Dopo due giorni di mobilitazioni e occupazioni negli stabilimenti dell’ex Ilva, si allenta la tensione: i blocchi a Genova e Taranto sono stati rimossi. La decisione è arrivata nella serata di ieri – giovedì 20 novembre 2025 -, dopo la convocazione da parte del governo di un incontro per il 28 novembre, richiesto da tempo dai sindacati per discutere il futuro degli impianti.
Varato nuovo decreto-legge “salva-Ilva”
Nel frattempo, il Consiglio dei ministri ha varato un nuovo decreto-legge “salva-Ilva”, con l’obiettivo di garantire la continuità operativa degli impianti dell’ex Ilva.
Il provvedimento autorizza Acciaierie d’Italia, in amministrazione straordinaria, a utilizzare 108 milioni di euro residui del finanziamento ponte fino a febbraio 2026. Previsti anche 20 milioni aggiuntivi per coprire fino al 75% del trattamento di cassa integrazione straordinaria.
Salvini: “Vorrei acciaio italiano”
Le decisioni del governo hanno scatenato una forte ondata di reazioni politiche. La segretaria del Partito Democratico, Elly Schlein, ha definito la situazione “un punto critico” chiedendo che “Giorgia Meloni assuma direttamente la guida del dossier” e che “il ministro Urso faccia un passo indietro”.

Il ministro Matteo Salvini ha rivendicato la necessità di “acciaio italiano”.
“È giusto che lo Stato sia protagonista – ha aggiunto Salvini -. Io non faccio il ministro dell’Economia o delle Imprese, ma da ministro delle Infrastrutture ho bisogno di acciaio e preferirei che fosse acciaio italiano”.

Il segretario generale della Uil, Pierpaolo Bombardieri, ha attaccato duramente dichiarando che “il lavoro fatto dal ministro Urso sta portando l’Ilva alla chiusura”.

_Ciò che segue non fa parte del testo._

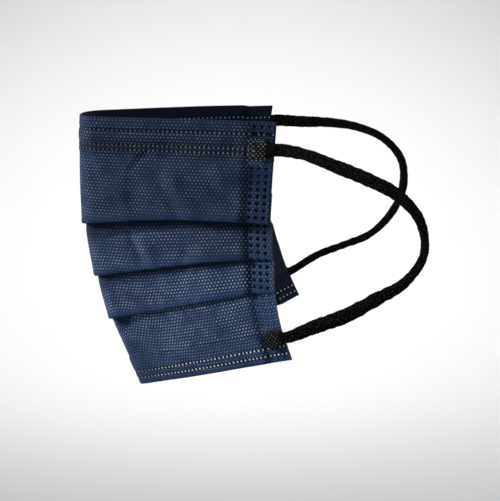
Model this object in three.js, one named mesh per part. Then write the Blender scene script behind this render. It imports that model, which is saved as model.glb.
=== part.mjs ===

Matteo Renzi ha parlato di “fallimento del governo Meloni” arrivando a chiedere “le dimissioni del ministro Urso”. Il leader di Azione Carlo Calenda ha avvertito:
“Ilva così chiude in pochi mesi. Ho gestito quel dossier portandolo alla migliore soluzione possibile – contratto blindato con il primo produttore di acciaio al mondo – operazione fatta saltare dal Conte 2 per compiacere la Lezzi. Conte prima minacciò la madre di tutte le cause contro Mittal e poi ci fece una società insieme senza alcun vincolo su impegni e investimenti. L’ultima mazzata è arrivata da Urso che dopo aver fatto dieci comunicati trionfali su fantomatici investitori la sta abbandonando a se stessa. Perdere così il primo impianto industriale del Sud è una follia. Sono pronto a dare una mano a gestire un dossier sul quale ho passato due anni se il Governo lo ritiene utile. Perdere quell’asset sarebbe un disastro per l’interesse nazionale”.
ILVA così chiude in pochi mesi. Ho gestito quel dossier portandolo alla migliore soluzione possibile – contratto blindato con il primo produttore di acciaio al mondo – operazione fatta saltare dal Conte 2 per compiacere la Lezzi. Conte prima minaccio’ la madre di tutte le cause…
— Carlo Calenda (@CarloCalenda) November 20, 2025
Anche la Cisl ha manifestato preoccupazione. La segretaria generale Daniela Fumarola ha dichiarato:
“Quello che stiamo cogliendo è che non c’è una prospettiva concreta”.
Dal territorio si fa sentire la voce del sindaco di Taranto Piero Bitetti, che ha affermato:
“Non saremo disponibili ad accettare una macelleria sociale. Ho scritto direttamente al presidente del Consiglio Meloni invitandola a Taranto, noi abbiamo bisogno di verità”.
Verso il 28 novembre: attesa e speranza
Il confronto decisivo, come detto, si terrà il 28 novembre, con la presenza delle organizzazioni sindacali e delle Regioni coinvolte. I sindacati chiedono che l’incontro si tenga a Palazzo Chigi, con un cambio di passo rispetto alle proposte finora avanzate.